Aban and her husband sailed to Aden where the young mobed served the Aden Agiary for nearly two decades. They returned to Navsari with two children and a handsome, grey feathered cockatoo. The bird’s cage was hung in the front portico, from which this exotic parrot fascinated humdrum Navsariites with its ability to mimic the human voice. Kaskoo, as it came to be called, was unlike the ubiquitous green parrots with the red beak to be found then in several Parsi homes. Returning schoolboys tutored Kaskoo to mouth choice abuses, which the bird did, with a rather splendid sense of timing, during uthamna prayers being recited in the moholla or a visit by some pompous guests who were shocked out of their wits.

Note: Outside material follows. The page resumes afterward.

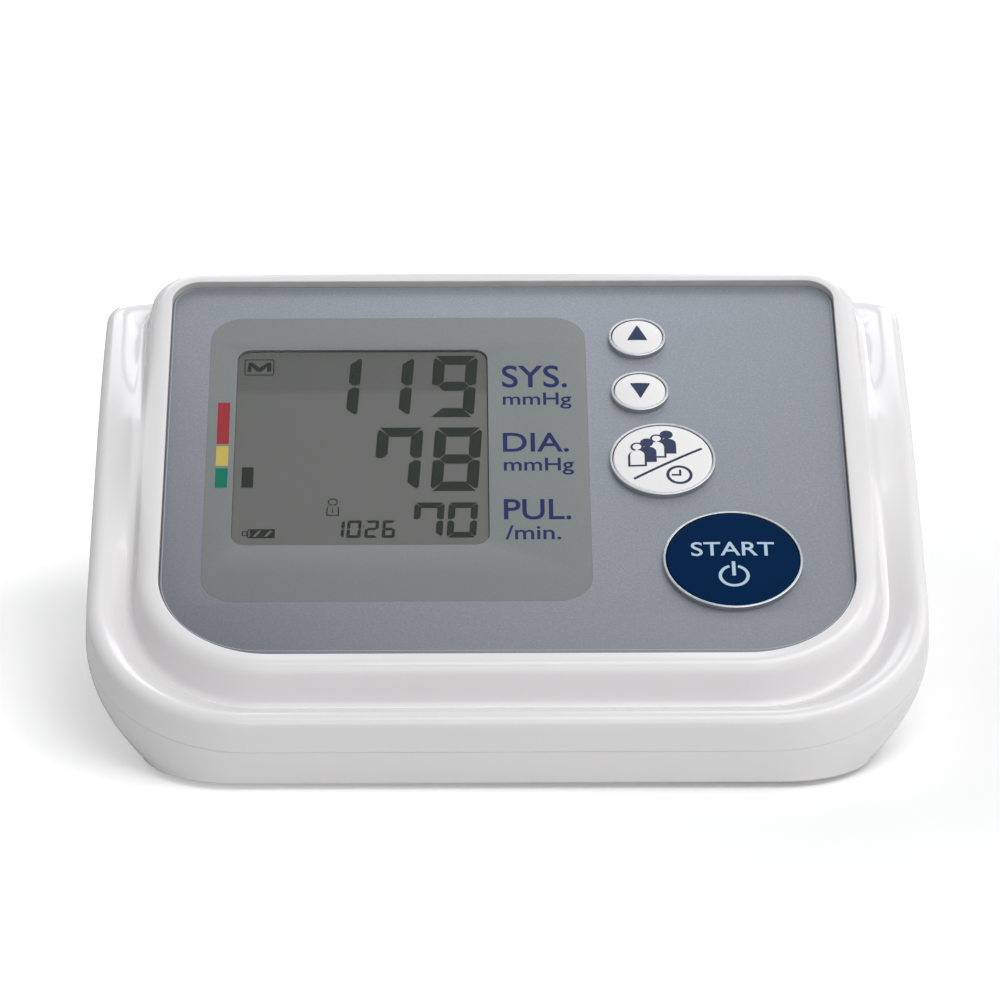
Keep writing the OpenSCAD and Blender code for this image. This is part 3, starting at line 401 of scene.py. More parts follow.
def srgb(code):
    out = []
    for c in bytes.fromhex(code):
        c /= 255
        out.append(c / 12.92 if c <= 0.04045 else ((c + 0.055) / 1.055) ** 2.4)
    return (*out, 1.0)


def multiplied(tree, colour, factor):
    mult = tree.nodes.new("ShaderNodeMix")
    mult.data_type = "RGBA"
    mult.blend_type = "MULTIPLY"
    mult.inputs["Factor"].default_value = 1.0
    tree.links.new(colour, mult.inputs[6])
    tree.links.new(factor, mult.inputs[7])
    return mult.outputs[2]


def ranged(tree, value, x0, x1, y0, y1, kind="LINEAR"):
    """Value brought from the range x0..x1 to y0..y1, and held at its ends."""
    node = tree.nodes.new("ShaderNodeMapRange")
    node.interpolation_type = kind
    for socket, number in zip(("From Min", "From Max", "To Min", "To Max"), (x0, x1, y0, y1)):
        node.inputs[socket].default_value = number
    tree.links.new(value, node.inputs["Value"])
    return node.outputs["Result"]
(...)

Aban’s son completed his navar and martab at nine; and grew to be a handsome, soft-spoken, kind priest. Much loved by all, he was married at 23, to a cousin four times removed. At 24, he succumbed to typhoid, leaving behind a widow of 20 who never remarried. Of course, half of Navsari did not believe that Aban’s son was a victim of typhoid but of a curse uttered by an enraged fisherwoman whom his shrewish mother-in-law had cheated out of half a dozen mackerel ("Cheating a widow? Soon your daughter will be one”). Aban’s son had died within days of the mackerel vendor’s curse.

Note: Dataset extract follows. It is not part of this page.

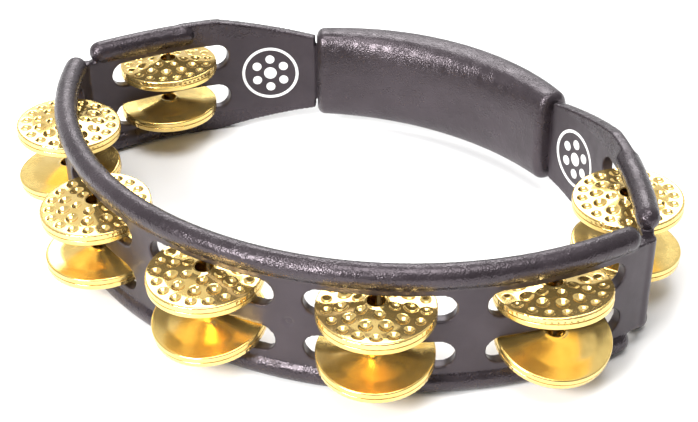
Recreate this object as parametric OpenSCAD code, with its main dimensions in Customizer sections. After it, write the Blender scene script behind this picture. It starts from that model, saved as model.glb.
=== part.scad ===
// Headless hand tambourine.  A closed crescent frame lies flat: a round hoop with five
// jingle stations, a gently curved side wall with one station at each end of it, two
// curved panels and a thick grip.  Every station has an upper and a lower slot, each slot holds
// two cupped jingles rim to rim, and one upright pin runs through all four of them.
// X is to the right, +Y runs from the hoop to the grip, and Z = 0 is the underside.

/* [Hoop] */
// Radius of the front hoop, to the middle of its wall
hoop_r = 144.4; // [135:0.5:155]
// Half of the angle that the hoop covers, from its middle to a corner
hoop_half_angle = 68.3; // [66:0.1:72]
// Angle between neighbouring stations on the hoop
station_step = 26.2; // [24:0.1:28]

/* [Wall and rails] */
// Thickness of the wall
wall_t = 5.0; // [4.6:0.1:5.2]
// Height of the wall where it stands free at the corners
wall_h = 39.6; // [36:0.1:44]
// Diameter of the rounded corner, where the hoop meets the side wall
corner_post_d = 6.0; // [5.6:0.1:6.6]
// Diameter of the round rails along the top and the bottom
rail_d = 9.6; // [9:0.1:10.4]
// Distance between the centre lines of the top and bottom rails
rail_pitch = 46.6; // [45:0.1:48]
// Gap along the wall from a corner to the middle of a hoop rail's round end
hoop_rail_setback = 10.8; // [8:0.1:14]
// Gap along the wall from a corner to the middle of a side rail's round end
side_rail_setback = 8.2; // [6.5:0.1:12]

/* [Sides and panels] */
// Angle between the side wall and the X axis, where it leaves the corner
side_angle = 64.5; // [62:0.1:67]
// Radius of the gently curved side wall, to the middle of its wall
side_r = 223; // [200:1:260]
// Length of the side wall along its curve, from the corner to the full-height panel
side_len = 47; // [46:0.5:49]
// Distance along the side wall from the corner to its station
side_station = 40.4; // [38:0.1:42]
// Radius of the curved panel, to the middle of its wall
panel_r = 130.5; // [126:0.5:136]
// Angle that the curved panel turns through
panel_turn = 27.4; // [26:0.1:28.4]
// Thickness of the panel
panel_t = 4.4; // [4:0.1:5]
// Distance along the panel at which its edges start to taper
panel_taper_start = 16; // [10:0.5:20]
// Height of the panel's end beside the grip
panel_end_h = 36.7; // [34:0.1:42]

/* [Grip] */
// Distance from the hoop's wall to the middle of the grip
grip_apex = 187.4; // [186:0.1:189]
// Gap between each end of the grip and the panel beside it
grip_end_gap = 0.9; // [0.6:0.1:1.5]
// Thickness of the grip, from its inner to its outer face
grip_t = 22; // [20:0.5:24]
// Height of the grip
grip_h = 43.8; // [38:0.2:48]
// Radius of the grip's long edges
grip_edge_r = 9; // [5:0.5:10]
// Width of the stepped edge at each end of the grip
grip_end_step = 1.8; // [1:0.1:3]
// Thickness of the core that runs through the grip
core_t = 3.6; // [3:0.1:3.8]
// Height of the core
core_h = 28; // [22:1:32]

/* [Slots and pins] */
// Length of a jingle slot
slot_len = 55.4; // [50:0.2:56]
// Height of a jingle slot
slot_h = 11.5; // [11.3:0.1:11.9]
// Distance between the middles of the upper and lower slots
slot_pitch = 20.7; // [20.2:0.1:21]
// Diameter of the pin that carries the jingles
pin_d = 2.0; // [1.8:0.1:2.4]
// Plastic left over each end of a pin, inside the rail
pin_cover = 2.0; // [1:0.1:4]

/* [Jingles] */
// Outer diameter of a jingle
jingle_d = 44; // [40:0.5:46]
// Thickness of the jingle's sheet
jingle_t = 0.7; // [0.5:0.1:0.8]
// Diameter of the hole in the middle
jingle_hole_d = 7.0; // [6.8:0.1:7.4]
// Height of the turned-down rim
rim_h = 2.3; // [2:0.1:2.4]
// Height of the raised cone above the flat ring
cone_h = 2.2; // [2:0.1:2.3]
// Foot of the cone as a share of the jingle's radius
cone_share = 0.70; // [0.6:0.01:0.8]

/* [Printed marks] */
// Outer diameter of the round mark on each panel
mark_d = 26.4; // [22:0.2:28]
// Width of its outer ring
mark_ring_w = 1.3; // [1:0.1:2]
// Angle along the left panel, from its side wall to the mark
mark_left_turn = 18; // [16:0.1:20]
// Angle along the right panel, from its side wall to the mark
mark_right_turn = 19.2; // [16:0.1:20]
// Thickness of the print
mark_t = 0.2; // [0.1:0.05:0.4]

/* [Hidden] */
$fn = 96;
far = 60;                                     // longer than any cut needs
rail_relief = 0.1;                            // the panels stand this much proud of the rails
round_end_d = rail_d - 0.1;                   // a rail's round end is a shade thinner than the rail
mid_z = rail_pitch / 2 + rail_d / 2 + rail_relief;    // middle height of the whole frame
full_h = 2 * mid_z;
post_rise = 0.6;                              // the corner post stands a little over the hoop's wall
side_wall_h = wall_h - 0.4;                   // and the side wall a little under it
jingle_r = jingle_d / 2;
gap = 0.15;                                   // play left around a jingle at rest
pair_h = 2 * (rim_h + cone_h) + gap;          // two jingles, cone to cone

// Plan of the right-hand half.  The hoop's middle lies half of the depth in front of
// the origin, so that the origin is under the middle of the whole outline.
function arc_degrees(length, r) = length / r * 180 / PI;
function polar(r, angle) = r * [cos(angle), sin(angle)];
depth_middle = (grip_apex + grip_t / 2 - jingle_r - 0.4) / 2;
front_y = -depth_middle;
hoop_cy = front_y + hoop_r;
corner = [0, hoop_cy] + polar(hoop_r, hoop_half_angle - 90);
side_from = 90 - side_angle;                  // polar angle of the corner about the side's centre
side_centre = corner - polar(side_r, side_from);
panel_from = side_from + arc_degrees(side_len, side_r);
panel_centre = side_centre + polar(side_r - panel_r, panel_from);
panel_tip = panel_centre + polar(panel_r, panel_from + panel_turn);
taper_from = panel_from + arc_degrees(panel_taper_start, panel_r);
taper_turn = panel_from + panel_turn - taper_from;
taper_edge = panel_centre + polar(panel_r, taper_from);
taper_len = 2 * panel_r * sin(taper_turn / 2);
taper = atan((full_h - panel_end_h) / 2 / taper_len);
grip_sag = front_y + grip_apex - panel_tip.y; // the grip's arc runs from one panel to the other
grip_r = (panel_tip.x * panel_tip.x + grip_sag * grip_sag) / 2 / grip_sag;
grip_cy = front_y + grip_apex - grip_r;
tip_half_angle = asin(panel_tip.x / grip_r);
grip_half_angle = tip_half_angle - arc_degrees(grip_end_gap, grip_r);
core_half_angle = tip_half_angle + arc_degrees(1.3, grip_r);  // the core is rooted in the panels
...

A decade or so later, Aban’s rather obese daughter, married to one of Aban’s own cousins, had to face constant torture from her mother-in-law for being childless; until the civil surgeon in the municipal hospital forgot to remove a piece of placenta after a still birth of a much delayed child. Two days later, like her brother, high fever claimed her, at 35.
The many curses inflicted upon the red lengha-patriarch came true, when her husband too died of Alzheimer’s and Aban was left alone in the house, where once upon a time a hundred clan members had co-existed — now migrated, perished, scattered and decimated, leaving behind this loser of 74 years, sitting alone, at dusk, and listening intently to the quarter-hour chimes of nine grandfather clocks, which would not strike together due to lack of synchronecity and bad maintenance, interspersed only with some cached sentences of Kaskoo who had developed a penchant for talking in his imitation lingua at the wrong time. Throughout the night, a pernicious cough prevented Aban from sleeping more than 10 minutes, and after a particularly ferocious bout of coughing, Aban would walk a little around her bed which was huge and covered with a mosquito net, her dwarfish form, bent from the waist due to chronic coughing, intermittently spitting blood and sputum in a bowl of water placed on a stool. Kaskoo would promptly parrot its standard advice that she should go back to sleep. Kaskoo was simply imitating Aban’s dead husband but the people of Navsari took this as evidence of an intimate bond between the bird and the hapless widow. Tales grew about how, in the middle of the night, Aban and the Kaskoo conversed in some African dialect which both had learnt during their stay in Aden or that the soul of Aban’s dead son took over Kaskoo’s grey and green body every night to look after his lonely mother.

Berjis M. Desai is a lawyer in private practice and a part-time writer. He considers himself an unsuccessful community activist.